Michael Nowlan, co-leader of Michigan-based Clark Hill PLC's immigration practice, said his firm had eight registrations denied as duplicates that he said had "absolutely" not been submitted twice.

"The lottery process is cruel," he said. "But to have a glitch like this be the reason that somebody's not selected I think is devastating."

Nowlan said he's hopeful that some of those registrations could be picked up in a second round if not enough employers submit petitions to meet the annual visa cap due to the economic downturn. He also urged USCIS to probe the issue.

Rish also reported some glitches with attorney representation forms, known as G-28s, and Cohen said attorneys at her firm reported a few system outages during the filing window.

A USCIS spokesperson said Friday that the agency is continuing to review inquiries by registrants but "has not currently found any duplicate registration invalidations due to technical issues associated with the registration system."

Pointing to the reported issues, some attorneys questioned whether the system was rolled out too soon. The agency had waited until December to confirm the system would be ready in time for the spring lottery, which created "a lot of unnecessary angst" and uncertainty in the business community, Paparelli said.

But in a way, the new system came just in time to offer an electronic option as the world went remote, some said.

"Looking back now, I would say that we feel like we're particularly glad this was the year that they did the electronic registration in light of everything that happened," Cohen said. "We don't get many gifts from USCIS, but I consider that actually a gift, that we could do the whole thing electronically."

Logistical Problems

While the electronic system may have eased the process for attorneys working remotely, albeit with some growing pains, attorneys have called on USCIS to make further accommodations for those who now have to file full H-1B petitions for selected candidates.

Those petitions are due in 90 days, and they must be submitted on paper through the mail.

Rish said that even this could pose challenges for immigration lawyers whose offices are closed and may not have access to printers and scanners to pass forms along to clients.

"Ninety days may seem like a lot, but under this current environment … there's just more logistical challenges, to getting to the post office, getting forms signed," she said.

USCIS has relaxed some of its requirements in response to the pandemic, including by allowing scanned or photocopied original signatures and giving employers additional time to respond to deficiency notices on visa applications.

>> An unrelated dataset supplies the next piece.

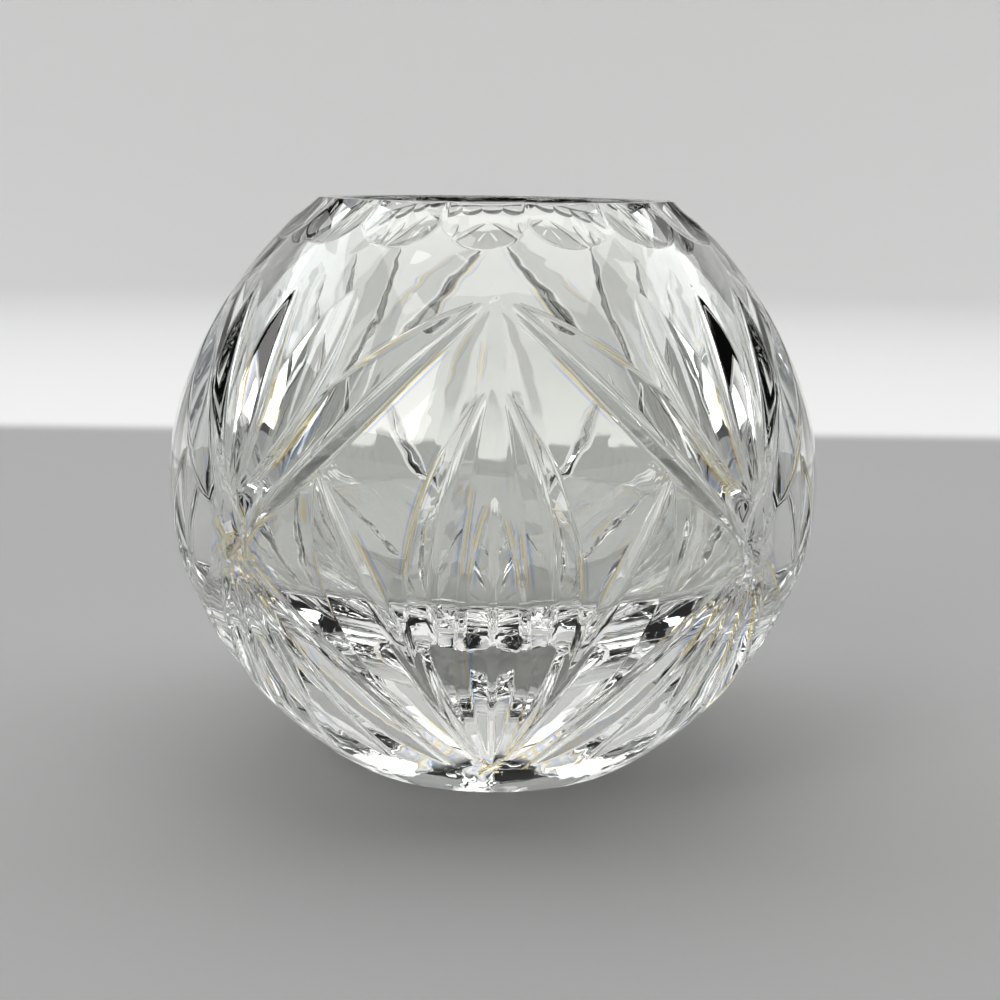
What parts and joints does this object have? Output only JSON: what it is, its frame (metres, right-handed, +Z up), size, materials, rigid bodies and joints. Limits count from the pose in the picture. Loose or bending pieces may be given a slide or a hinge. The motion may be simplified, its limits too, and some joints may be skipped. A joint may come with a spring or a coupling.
{
  "type": "rose bowl vase",
  "caption": "Cut crystal rose bowl: a thick clear ball-shaped vase with mitre-cut diamonds, leaf-cut fans, scalloped shoulder flutes and a wide open mouth.",
  "frame": {"origin": "centre of the foot ring, in the plane that the bowl stands on", "axes": "+Z up along the bowl's axis, out of the mouth; the middle of the front diamond faces -Y"},
  "size_m": [0.1598, 0.1598, 0.138],
  "materials": {
    "clear_crystal": "polished, clear"
  },
  "bodies": {
    "root": {"crystal_bowl": "clear_crystal"}
  },
  "joints": []
}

But Rish said it's not enough. AILA sent several letters to USCIS last month asking the agency to extend the 90-day filing deadline, allow digital signatures and let attorneys pay filing fees by credit card, rather than requiring paper checks. The USCIS spokesperson said the agency "will continue to monitor the COVID-19 pandemic" and "assess various options related to temporary worker programs in coordination with [the Department of Homeland Security] as the situation evolves."

Attorneys also have outstanding questions for the agency, including if the labor notice required to be posted at H-1B work sites can be posted electronically if offices are closed. They also fear that closures of USCIS offices could lead to visa processing delays and leave temporary foreign workers with gaps in work authorization.

Paparelli stressed the importance of resolving these issues during a pandemic, noting that many foreign workers are health care professionals fighting the virus. More than a quarter of physicians are immigrants, according to New American Economy, and nearly 30,000 beneficiaries of the Obama-era Deferred Action for Childhood Arrivals program are health care workers.

"These are the kinds of things that are just not being answered," Paparelli said. "It may seem like inside baseball to people outside the immigration world, but it really has life-or-death consequences."